Minot: I was surprised to learn that after I’d known her as a story writer/novelist, she wrote plays, also screenplays: Bernardo Bertolucci’s Stealing Beauty (1996), starring Liv Tyler, and (along with Michael Cunningham) the adaptation of her 1998 novel, Evening (2007).
The title story of Lust is essentially a chronological list of the narrator’s lovers. As I mentioned in Suprise Me, it’s a good example (along with David Markson’s Notecard Quartet) of how a pile of items (lovers, reading notes) can have the beginning/middle/end structure. In “Lust,” the earliest experience has the quality of firstness—the narrator’s initiation into sex, the reader’s initiation into the story; the middle has middlesness; the end achieves the feeling of lateness/finishedness/exiting/ by focusing on the mood of aftermath following a sexual encounter.

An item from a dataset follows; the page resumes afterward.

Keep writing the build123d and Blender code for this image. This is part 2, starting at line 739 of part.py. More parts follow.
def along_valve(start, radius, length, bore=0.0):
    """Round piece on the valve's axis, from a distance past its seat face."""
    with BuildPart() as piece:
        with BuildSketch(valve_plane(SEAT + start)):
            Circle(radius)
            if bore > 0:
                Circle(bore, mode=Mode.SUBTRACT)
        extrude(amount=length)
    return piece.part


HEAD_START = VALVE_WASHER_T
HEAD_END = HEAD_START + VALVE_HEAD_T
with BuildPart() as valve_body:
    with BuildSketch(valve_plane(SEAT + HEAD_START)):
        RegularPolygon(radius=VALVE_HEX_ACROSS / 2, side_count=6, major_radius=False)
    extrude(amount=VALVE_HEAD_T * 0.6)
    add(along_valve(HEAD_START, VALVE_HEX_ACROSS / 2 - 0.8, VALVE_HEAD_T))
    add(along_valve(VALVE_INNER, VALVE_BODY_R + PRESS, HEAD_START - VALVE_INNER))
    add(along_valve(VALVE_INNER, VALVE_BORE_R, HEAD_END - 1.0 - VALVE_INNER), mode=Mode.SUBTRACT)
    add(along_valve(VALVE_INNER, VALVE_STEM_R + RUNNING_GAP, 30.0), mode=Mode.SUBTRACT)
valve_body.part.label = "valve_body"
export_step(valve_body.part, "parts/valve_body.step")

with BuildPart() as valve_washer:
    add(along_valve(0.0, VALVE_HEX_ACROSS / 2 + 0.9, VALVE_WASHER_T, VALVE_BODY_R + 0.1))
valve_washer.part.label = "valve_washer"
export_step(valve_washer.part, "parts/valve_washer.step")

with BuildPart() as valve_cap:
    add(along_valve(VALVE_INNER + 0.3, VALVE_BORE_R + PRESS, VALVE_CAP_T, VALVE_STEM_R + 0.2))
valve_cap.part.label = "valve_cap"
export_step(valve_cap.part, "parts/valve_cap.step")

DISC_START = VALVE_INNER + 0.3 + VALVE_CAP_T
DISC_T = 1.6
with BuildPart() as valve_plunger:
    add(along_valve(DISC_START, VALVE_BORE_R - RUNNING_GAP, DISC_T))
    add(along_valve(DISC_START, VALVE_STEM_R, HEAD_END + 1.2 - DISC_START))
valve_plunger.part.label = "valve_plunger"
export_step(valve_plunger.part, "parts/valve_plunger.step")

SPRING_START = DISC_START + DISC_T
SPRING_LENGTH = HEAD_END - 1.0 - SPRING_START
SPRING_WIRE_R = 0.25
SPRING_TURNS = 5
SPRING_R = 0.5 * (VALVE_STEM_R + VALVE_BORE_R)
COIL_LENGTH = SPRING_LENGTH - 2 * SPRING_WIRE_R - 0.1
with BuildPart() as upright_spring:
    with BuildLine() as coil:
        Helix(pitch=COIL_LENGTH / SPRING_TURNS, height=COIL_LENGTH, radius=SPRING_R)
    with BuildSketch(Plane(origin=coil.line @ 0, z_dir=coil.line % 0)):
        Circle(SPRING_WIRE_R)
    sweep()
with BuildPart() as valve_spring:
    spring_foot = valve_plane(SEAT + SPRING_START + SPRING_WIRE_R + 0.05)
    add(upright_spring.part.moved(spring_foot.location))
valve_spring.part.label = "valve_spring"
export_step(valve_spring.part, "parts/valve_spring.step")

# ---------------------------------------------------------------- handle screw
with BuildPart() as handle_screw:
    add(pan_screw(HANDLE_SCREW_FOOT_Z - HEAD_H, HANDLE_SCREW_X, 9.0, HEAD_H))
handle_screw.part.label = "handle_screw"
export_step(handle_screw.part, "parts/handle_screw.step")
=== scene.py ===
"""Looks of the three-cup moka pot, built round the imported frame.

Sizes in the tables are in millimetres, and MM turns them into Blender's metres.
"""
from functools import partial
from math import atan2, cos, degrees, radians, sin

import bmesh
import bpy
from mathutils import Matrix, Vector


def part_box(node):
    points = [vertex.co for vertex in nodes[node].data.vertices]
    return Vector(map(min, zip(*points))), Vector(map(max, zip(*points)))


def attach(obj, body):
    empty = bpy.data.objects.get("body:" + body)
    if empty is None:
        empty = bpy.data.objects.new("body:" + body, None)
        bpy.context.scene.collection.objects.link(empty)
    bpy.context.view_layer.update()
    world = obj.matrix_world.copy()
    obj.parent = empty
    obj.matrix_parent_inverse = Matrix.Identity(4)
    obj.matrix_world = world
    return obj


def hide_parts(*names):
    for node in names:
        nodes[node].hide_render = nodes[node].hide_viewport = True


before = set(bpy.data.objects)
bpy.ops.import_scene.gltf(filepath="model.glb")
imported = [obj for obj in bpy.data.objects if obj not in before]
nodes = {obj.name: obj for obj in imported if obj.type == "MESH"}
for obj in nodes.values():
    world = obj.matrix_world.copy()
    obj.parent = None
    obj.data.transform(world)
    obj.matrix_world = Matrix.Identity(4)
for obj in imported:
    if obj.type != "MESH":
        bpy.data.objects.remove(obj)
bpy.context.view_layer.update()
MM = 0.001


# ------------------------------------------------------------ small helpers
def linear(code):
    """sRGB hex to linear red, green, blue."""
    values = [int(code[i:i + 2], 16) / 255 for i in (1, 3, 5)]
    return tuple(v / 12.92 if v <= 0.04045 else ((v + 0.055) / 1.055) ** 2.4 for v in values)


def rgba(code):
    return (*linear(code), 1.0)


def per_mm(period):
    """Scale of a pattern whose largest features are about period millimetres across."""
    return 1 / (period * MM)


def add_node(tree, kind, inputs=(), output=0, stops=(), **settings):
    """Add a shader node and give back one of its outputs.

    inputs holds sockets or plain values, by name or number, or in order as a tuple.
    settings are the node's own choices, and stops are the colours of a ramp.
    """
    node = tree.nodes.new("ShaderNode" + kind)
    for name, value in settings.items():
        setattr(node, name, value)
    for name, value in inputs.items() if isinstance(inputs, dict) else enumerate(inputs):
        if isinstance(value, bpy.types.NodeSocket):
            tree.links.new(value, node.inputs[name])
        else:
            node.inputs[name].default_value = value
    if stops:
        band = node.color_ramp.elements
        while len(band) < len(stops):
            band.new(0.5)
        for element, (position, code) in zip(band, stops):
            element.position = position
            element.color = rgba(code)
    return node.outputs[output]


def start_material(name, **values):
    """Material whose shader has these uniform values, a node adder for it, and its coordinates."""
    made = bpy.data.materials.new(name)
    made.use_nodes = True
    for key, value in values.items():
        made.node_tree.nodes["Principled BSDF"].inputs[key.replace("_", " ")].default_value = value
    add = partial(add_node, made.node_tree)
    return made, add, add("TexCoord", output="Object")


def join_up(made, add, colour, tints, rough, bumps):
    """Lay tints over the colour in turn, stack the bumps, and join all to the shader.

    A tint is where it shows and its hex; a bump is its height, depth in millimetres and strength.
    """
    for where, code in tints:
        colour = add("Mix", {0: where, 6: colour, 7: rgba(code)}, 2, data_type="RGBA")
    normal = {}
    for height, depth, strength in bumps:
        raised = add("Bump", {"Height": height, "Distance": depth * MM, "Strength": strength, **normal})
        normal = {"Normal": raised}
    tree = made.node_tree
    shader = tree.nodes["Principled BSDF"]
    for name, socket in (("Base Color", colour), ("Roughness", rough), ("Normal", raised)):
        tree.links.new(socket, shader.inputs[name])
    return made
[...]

Ozick: Though not prolific, she’s had a long fruitful writing life. Here’s a piece on her from the Jewish Virtual Library:
https://www.jewishvirtuallibrary.org/cynthia-ozick
Trevor: As I said in Reading Projects [9]: You Are What You Read, Trevor was essential to my development as a sentence writer. He came from an older world—his rhythms, his diction, his world-view was so removed from my Massachusetts upbringing, yet as I aged I felt a strong affinity for his writing, his sensibility.
https://en.wikipedia.org/wiki/William_Trevor
Vogan: Sara was my friend in Missoula, Montana, in the 1970s and 80s. She’d just published her first novel, In Shelly’s Leg (1981). We both taught for Montana’s Writers-in-the-Schools Program and had books of stories in the University of Illinois Press Short Fiction Series—mine: Home Fires (1982); Sara’s Scenes From the Homefront (1987).
https://www.nytimes.com/1991/06/06/obituaries/sara-vogan-43-dies-novelist-and-teacher.html
I love this list, David! Brings me back - was the year I started college and had the whole university library to pillage!
I loved a lot of books from this year. I taught Good Will for years from Jane Smiley's pair.